Q: Is there a middle-ground type of investment between the low interest rate of, for example, a certificate of deposit, and the high risk of stocks?
A: Yours is a timely question because the extreme low interest rates of recent years seems to have widened the gulf between deposit accounts and the stock market. While there is no perfect middle-ground investment, you do have some options for bridging the gap to some degree.
According to the Federal Deposit Insurance Corporation, 1-month CDs currently pay an average of just 0.06 percent in annual interest, and savings accounts have the same average rate as well. This means it is particularly unrewarding to sit on the sidelines if you want to avoid the risk of the stock market. As a consequence, people are relying on stocks more than they normally would, which only serves to drive stock valuations to even riskier heights.
So, what can you do to get a little better return without submitting to the full volatility of the stock market? Some options are listed below.
While none of the following is an ideal, best-of-both worlds type of solution, they are ways to get a little bit better return without accepting the full risk of the stock market:
- Look at longer CDs. If you can commit to CD accounts for a little longer, it can make a big impact on how much interest you earn. At 78 basis points, 5-year CD rates are currently paying 13 times what 1-month CDs yield.
- CD laddering. If you do not want to lock all of your money up for five years, consider a CD ladder - a series of CDs set to mature on different dates. This will allow you to benefit from the higher rates offered by longer-term CDs, while still having some of your money becoming available at regular intervals.
- Shop around for your CDs. It pays to compare rates to find the best CD rates. For 5-year CDs, the best CD rates are nearly three times the national average, and for 1-year CDs the best CD rates are more than five times the national average.
- Consider high-quality bonds. Longer-term bonds are yielding more than CDs, so if you can put up with some interim volatility, you could own an investment vehicle that will pay you more interest and be guaranteed to pay its full face value upon maturity. Just be sure you focus on high-quality bonds like U.S. Treasuries because corporate bonds would expose you to some of the same economic risks as the stock market.

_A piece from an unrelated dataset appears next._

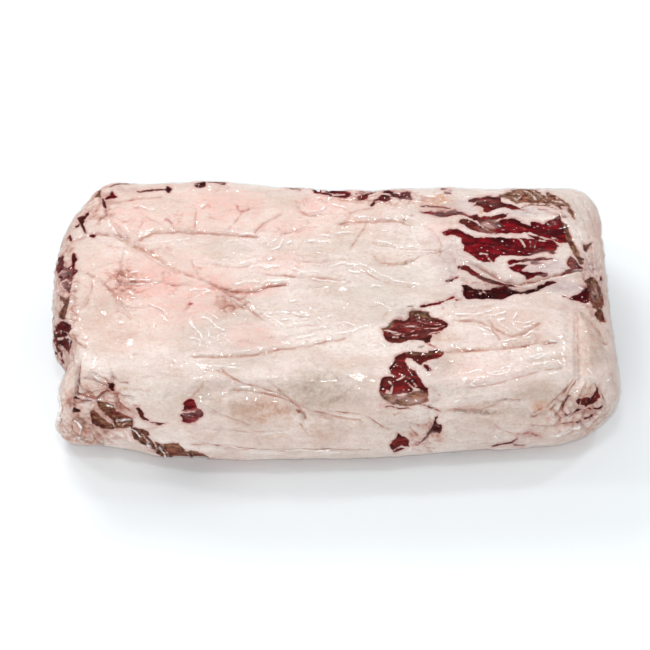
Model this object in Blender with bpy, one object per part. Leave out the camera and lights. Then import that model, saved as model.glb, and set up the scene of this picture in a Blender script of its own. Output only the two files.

- An asset allocation approach. Of course, deciding between stocks and lower-risk alternatives is not an all-or-nothing proposition. A blended asset mix with a limited stock allocation could give you some chance at higher returns without taking on full market risk.
There is no easy solution to this problem, nor is the cure going to be very pleasant. Higher interest rates would offer bank depositors and bond owners better returns. But on the way there, the rise in interest rates could be very disruptive to the stock and bond markets.